Hey, at least her hands look pretty normal


the image is actually quite good. it is obviously not meant for realistic


Honestly if you added just a tad bit of noise. You probably wouldn't notice.


That's something you can easily prompt for, too.


until it gets virtually indistinguishable to the human eye


Common usage never will.

There will always be a bias towards some default settings in whatever popular tool, because people who aren't very discerning or dedicated will just punch in a few common ideas into the tool and take the first thing that looks good enough to them.

But people on the outside will continue to have an instinctive sense for these default style biases and be able to tell pretty well that an image was produced that way.

The escape hatch will be what amounts to AI stock photo industry, where practiced "AI Art" designers prepare images that are more subtle and unique and sell them pretty cheaply.

The technology surely can be pushed to the point where a well-crafted image is virtually indistinguishable, but most people are going to just drop "anxious woman at keyboard" or "happy dog with a ball" and there's only so much unique information contained in those prompts so defaults will always reign.


> There will always be a bias towards some default settings in whatever popular tool, because people who aren't very discerning or dedicated will just punch in a few common ideas into the tool and take the first thing that looks good enough to them.

How is that different from the established practice of using stock photos?


And most people see stock photos on a blog and see that a bit negatively too. If the ceiling here is stock photos, that's not great, but the issue is that the state of the art is "stock photo but with glaring weirdness"

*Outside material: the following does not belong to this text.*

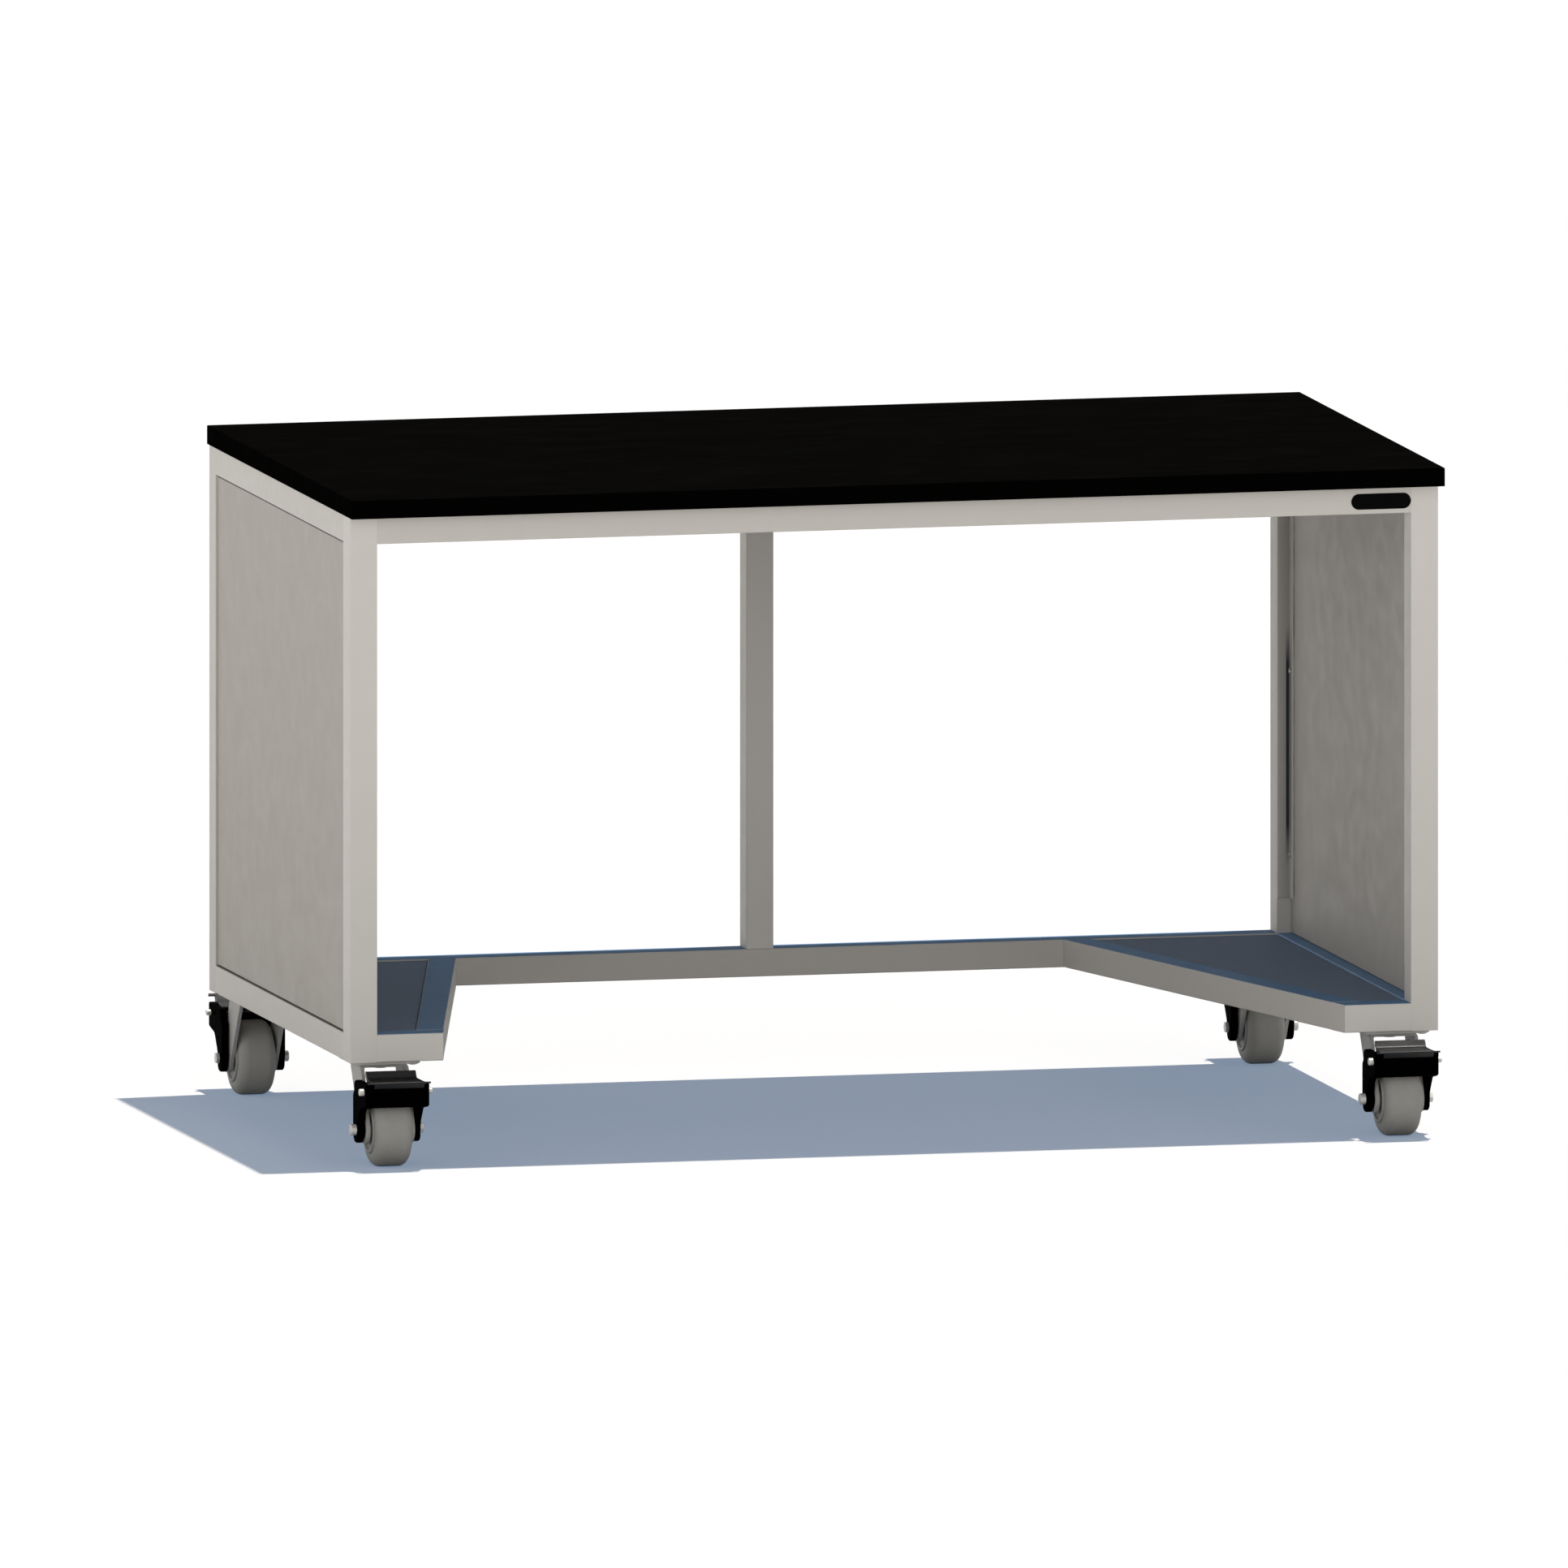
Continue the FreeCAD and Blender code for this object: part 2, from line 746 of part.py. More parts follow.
def add_side_panel(side):
    """A board set back between the posts and rails, with pilot holes for its screws."""
    reach = half_depth - tube - size("panel_gap")
    base = bottom + tube + size("panel_gap")
    height = rail_under - size("panel_gap") - base
    outer = side * (half_length - size("panel_recess"))
    inner = side * (half_length - panel_inner)
    body = new_body(f"{side_name(side)}_side_panel")
    board = new_sketch(body, "XY_Plane", base)
    draw_outline(board, rectangle(inner, outer, -reach, reach))
    pad(body, board, height)
    holes = new_sketch(body, "YZ_Plane", inner)
    for end in (FRONT, REAR):
        for height in panel_screw_rows():
            pilot = size("panel_screw_diameter") / 2 + size("running_gap")
            draw_circle(holes, end * screw_depth, height, pilot)
    depth = size("panel_screw_bite") + size("running_gap")
    pocket(body, holes, depth, reverse=side == RIGHT)
    dress(
        body,
        "Chamfer",
        size("panel_edge"),
        lambda edge: edge.Curve.TypeId == "Part::GeomLine" and lies_at(edge, X_AXIS, outer),
    )


def add_panel_angles(side):
    """The two upright angles of one side, each with a leg on the board and one on its post."""
    leg, thickness = size("angle_leg"), size("angle_thickness")
    body = new_body(f"{side_name(side)}_panel_angles", several=True)
    section = new_sketch(body, "XY_Plane", angle_low)
    root_x, root_y = panel_inner, half_depth - tube
    corners = [
        (root_x, root_y),
        (root_x + leg, root_y),
        (root_x + leg, root_y - thickness),
        (root_x + thickness, root_y - thickness, thickness / 2),
        (root_x + thickness, root_y - leg),
        (root_x, root_y - leg),
    ]
    draw_outline(section, [(side * (half_length - corner[0]),) + corner[1:] for corner in corners])
    pad(body, section, angle_length)
    holes = new_sketch(body, "YZ_Plane", side * (half_length - root_x))
    for height in panel_screw_rows():
        draw_circle(holes, screw_depth, height, size("panel_screw_diameter") / 2 + size("running_gap"))
    pocket(body, holes, thickness, reverse=side == LEFT)
    mirror(body, "XZ_Plane")


def add_panel_screws():
    """All the screws that hold both boards, heads on the angles inside the bench."""
    body = new_body("panel_screws", several=True)
    head_x = half_length - panel_inner - size("angle_thickness")
    head, shank = size("panel_screw_head") / 2, size("panel_screw_diameter") / 2
    tip_x = half_length - panel_inner + size("panel_screw_bite")
    screw = front_sketch(body, screw_depth)
    first = panel_screw_rows()[0]
    outline = [
        (head_x - size("panel_screw_head_thickness"), first),
        (head_x - size("panel_screw_head_thickness"), first + head, head / 2),
        (head_x, first + head),
        (head_x, first + shank),
        (tip_x - shank, first + shank),
        (tip_x, first),
    ]
    draw_outline(screw, outline)
    revolve_about(body, screw, (head_x, first), (tip_x, first))
    repeat(body, "Z_Axis", screw_pitch_z, size("panel_screw_count"))
    mirror(body, "XZ_Plane")
    mirror(body, "YZ_Plane")


# ---------------------------------------------------------------- worktop and badge
def add_worktop():
    """The slab, with blind holes for its screws and eased edges."""
    body = new_body("worktop")
    slab = new_sketch(body, "XY_Plane", top)
    half_width = size("worktop_length") / 2
    front_edge = -half_depth - size("front_overhang")
    rear_edge = half_depth + size("rear_overhang")
    draw_outline(slab, rectangle(-half_width, half_width, front_edge, rear_edge))
    pad(body, slab, size("worktop_thickness"))
    places, _ = top_screw_places()
    middle = half_depth - tube / 2
    holes = [(x, end * middle) for x in places for end in (FRONT, REAR)]
    bite = size("top_screw_bite") + size("running_gap")
    drill_down_side(body, holes, size("top_screw_diameter") + 2 * size("running_gap"), top, bite)
    upper = top + size("worktop_thickness")
    dress(
        body,
        "Chamfer",
        size("worktop_edge"),
        lambda edge: runs_along(edge, Z_AXIS) and edge.Length > size("worktop_thickness").value / 2
        or lies_at(edge, Z_AXIS, upper),
    )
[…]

On my phone this was good enough to fool me. I couldn’t see the back of the monitor. So as presented on the site it looked like a stock image.

I didn’t heavily scrutinize it. But without the additional context seen on a desktop it’s not that remarkable.


Never? Really?


Even if it were indistinguishable from the human eye, I'd still find it annoying. Not every blog post needs a generic, caricature-esque stock photo.


She's staring at the back of her monitor on the main page.


That’s all I could see on mobile. The screen is to narrow to see more than the lady typing and the edge of her monitor.

So that’s all I thought it was. A generic stock image. So I didn’t pay any real attention to it because it was “just” a stock image.

I agree with you. It was totally unnecessary.


I wonder how many people said similar comments about Photoshop and other computer generated graphics when they were new.


No need to go back in time. People say that about CGI in movies today. Studios lie about CGI, and even alter BTS footage. Directors are under NDA. Actors are clueless. Everyone says everything is real to appeal to the CGI bad crowd. Media outlets hype the new practically shot movie. After a few weeks or months after the release, the VFX studios behind the movie show off their work. Turns out it was CGI all along, but nobody cares at that point.


To be fair, a lot of folks who dislike modern CGI dislike it because it's often used poorly and hamhandedly. Would it maybe look better if they did it practically? Possibly, but a lot of the revulsion to it is based on seeing real movies that looked really bad because they did CGI as a shortcut around shooting a movie in the city they say it's set in, or clearly working around having an actor just shoot in an empty room and add other characters in later with no real interaction between them.

If you do something poorly, it reflects poorly on the results. If it becomes endemic to do something cheaply and poorly, people will think that method is indicative of cheapness and laziness. It doesn't negate that it may be possible to do it well, but you can't just chide everyone for seeing the trend and reacting to it.


It seems we're approaching this from different angles. My concern is that the general public often doesn't realize how impressive CGI can be when done well. This lack of awareness fuels a negative attitude, allowing studios to underpay VFX artists and enabling the Oscars to consistently disrespect the entire VFX industry. A prime example of this disrespect was when they interrupted VFX artists' acceptance speeches with a cocaine joke, instead of letting them thank their families.